Okay! I don’t know if anyone will have anything better than substitution for a solution —please post if you do — but I’m attaching my work-up on what @FredGUnn first suggested. I’m grateful to him, I think this looks very nice and it isn’t very hard to do.
In the pic and the attached file, in the first bar, the left notes are done using fingering 1 for upstem and 2 for downstem, and the right notes are actual grace notes just for comparison. There’s a slight difference in the angle of the slashes and even smaller difference in thickness, but that hardly matters to me since the side-by-side comparison won’t be there anyway when I engrave the piece. The second bar shows the solution in actual context; the substitute “grace notes” are just the downstem voice which is ended immediately (stem directions of course adjusted in the cello).

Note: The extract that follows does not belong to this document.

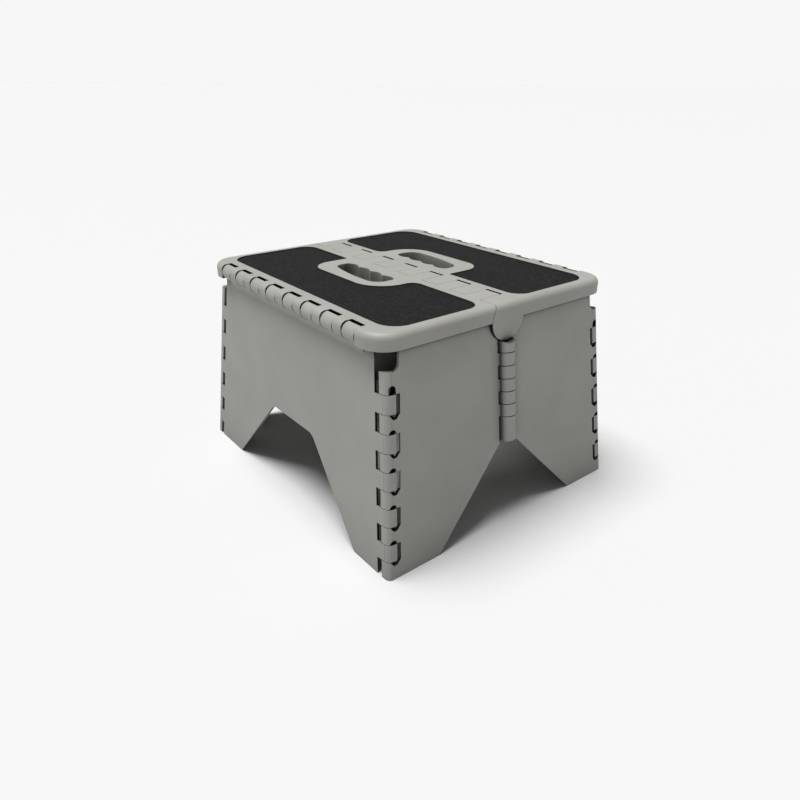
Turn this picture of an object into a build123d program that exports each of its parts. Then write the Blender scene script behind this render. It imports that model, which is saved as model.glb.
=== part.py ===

If any viewers are new to the program and unfamiliar with these things, download the file. Dorico has a great Music Symbols editor under Library in the app menu. If using fingering and not something else, find the “fingering 1 (thumb)” and “fingering 2 (index finger)”, which are the default symbols for adding fingering, delete each, then on the right side find Range: Common Ornaments (press the area next to “Range” and start typing “common” and you’ll see it), select the appropriate slash and Add Glyph, scale it on the bottom to 80% for both X and Y, and click OK. This will be a change for this file only, so don’t worry. Then enter the notes in the voice you need, change the scale in the Properties panel to grace, call up Fingering entry with shift-F, then make the properties adjustments needed in Engrave mode to get the slash into place. As @FredGUnn pointed out there’s probably a way to make a macro to reduce time entering. The parts look just the same, nice.
A violinist might struggle to interpret that at sight. The grace note A would have to be before the minim chord (it is impossible to realise as written). Whereas Dorico’s standard notation would be perfectly OK.
Oh I might like to do that, but it won’t happen . I may convince him of a small nudge left for these “grace notes” but definitely not the standard placing. Anyway, trust me I do appreciate your concern.